MaRaB shows linear regret curves for most plots, as it missed the optimal bandit and got stuck in a suboptimal choice in many simulations. For $\alpha = 0.05$, it converges very rapidly to a reasonable solution, with average cumulative regret being stable after 1000 rounds. I would bet on two things to explain this result: (a) the optimal bandit for this $\alpha$ is the one that should give the best minimum reward most of the times, so the risk-averse nature of MaRaB is well suited in this case; and (b) we have to wait 20 rounds for the $\alpha$-quantile of each bandit to be larger than one sample, where CVaR is monotonically decreasing w.r.t number of plays, encouraging exploration. Therefore, MaRaB explores much more for $\alpha = 0.05$ than in other experiments, which helps it always find the optimal bandit.

Overall, the best algorithm seems to be Thompson Sampling, as it beat Bayesian UCB in 5 of 6 cases and MaRaB in 4 of 6 cases, with a minor difference in regret for $\alpha = 0.25$.

### Rewards and risks

Next, let us analyze rewards over time for some simulations. The following plots compare rewards over time for one simulation with $\alpha = 1.00$ with other simulations with lower $\alpha$’s. In the upper left corner, we can analyze rewards over time for $\alpha = 1.00$ vs. $\alpha = 0.05$, using Thompson Sampling. We can see that the volatility of rewards is much greater for $\alpha = 1.00$, as well as the average reward. The same analysis applies to the other plots up until the one on the lower right corner, which shows the same rewards over time pattern for $\alpha = 1.00$ and $\alpha = 0.75$, as the optimal bandit is the same for both cases.

## Conclusion

In this tutorial, we added a little bit of complexity to the classical multi-armed bandit problem with gaussian rewards by including a risk-averse incentive to the player. We measured the player’s regret using Conditional Value-at-Risk $\textrm{CVaR}_{k}(\alpha)$, which is the average reward of the worst $\alpha \times 100\%$ outcomes the reward distribution can have.
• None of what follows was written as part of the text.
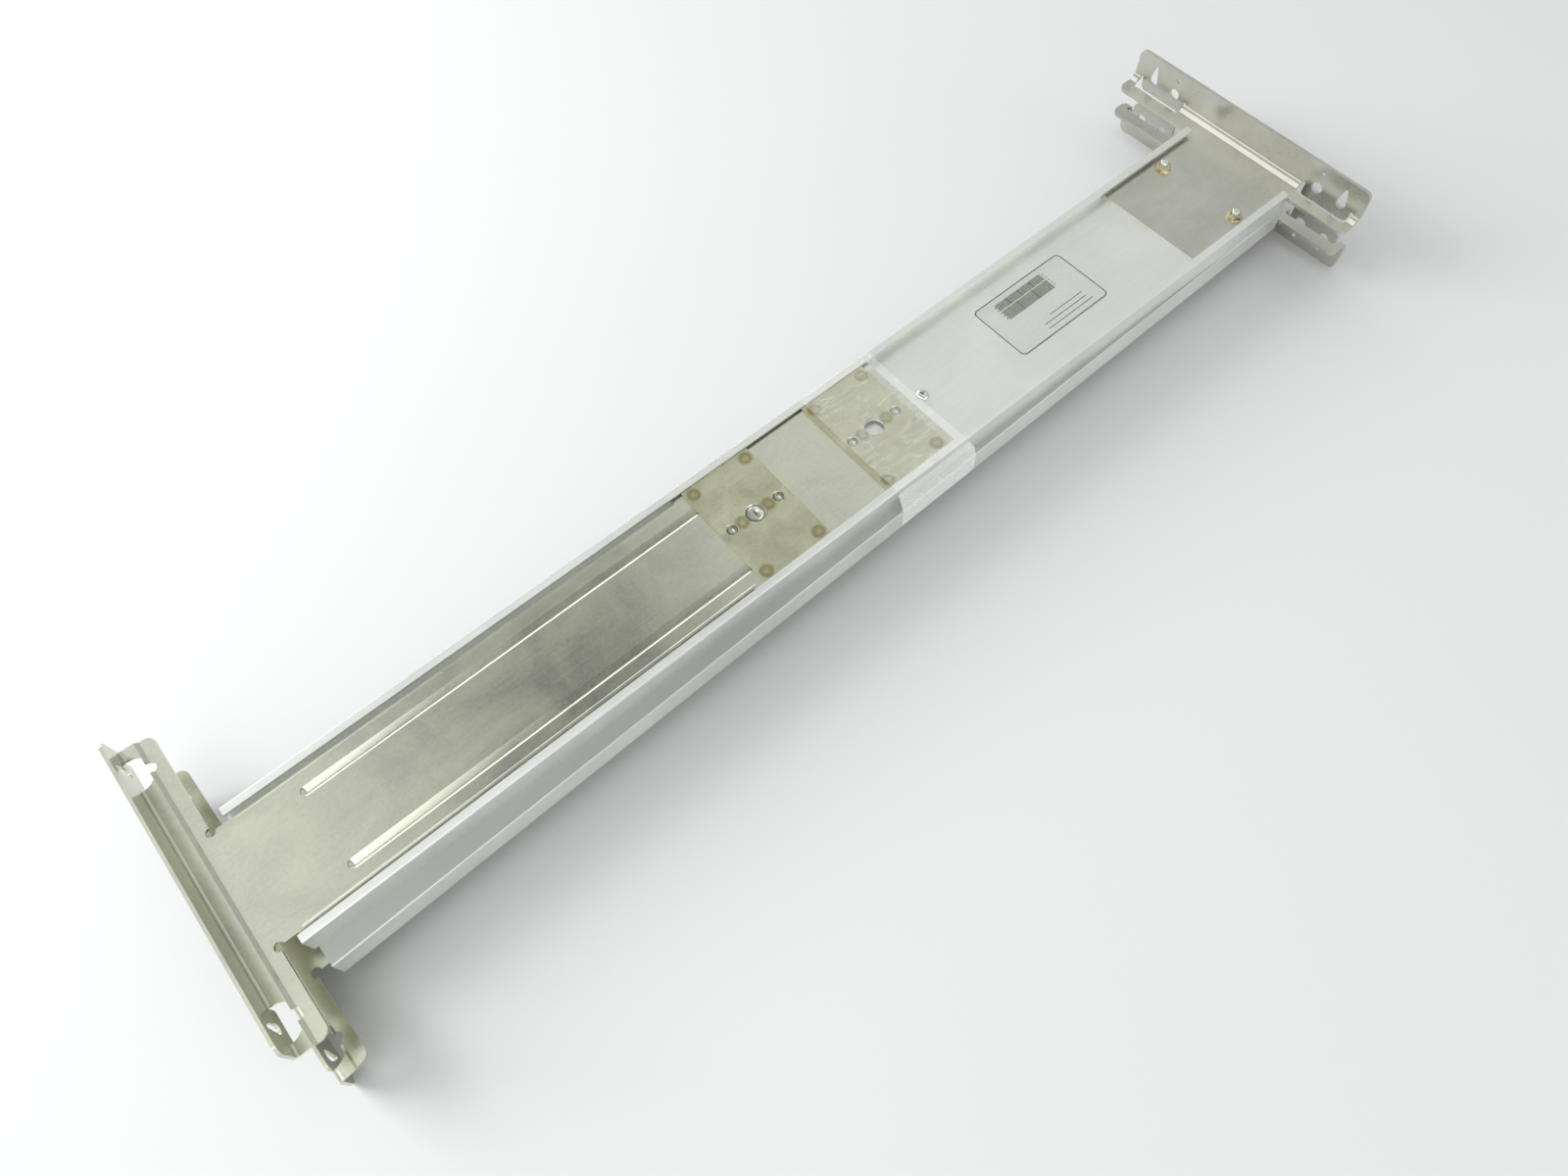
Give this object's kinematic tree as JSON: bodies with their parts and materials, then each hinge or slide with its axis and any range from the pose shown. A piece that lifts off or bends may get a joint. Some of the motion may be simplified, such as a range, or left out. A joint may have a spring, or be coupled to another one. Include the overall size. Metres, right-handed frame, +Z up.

To make things more interesting, we defined problem such that the bandits with higher rewards also had higher risks, setting up a risk-reward compromise.

To solve this problem, we used the MaRab algorithm from Galichet et. al (2013), along with Thompson Sampling (Van Roy et. al, 2018) and Bayesian UCB (Kaufmann et. al ,2012). MaRaB showed a very conservative behavior with little exploration, showing best results when the player is more risk-averse (lower $\alpha$), while Bayesian UCB and Thompson Sampling featured more exploration and better performance on risk-prone scenarios (higher $\alpha$). Overall, Thompson Sampling showed the best results. Finally, maximizing CVaR seemed a good strategy to control risk, as optimal bandits at lower $\alpha$’s showed much less volatile reward distributions.

As usual, full code is available on my GitHub. Hope you enjoyed the tutorial!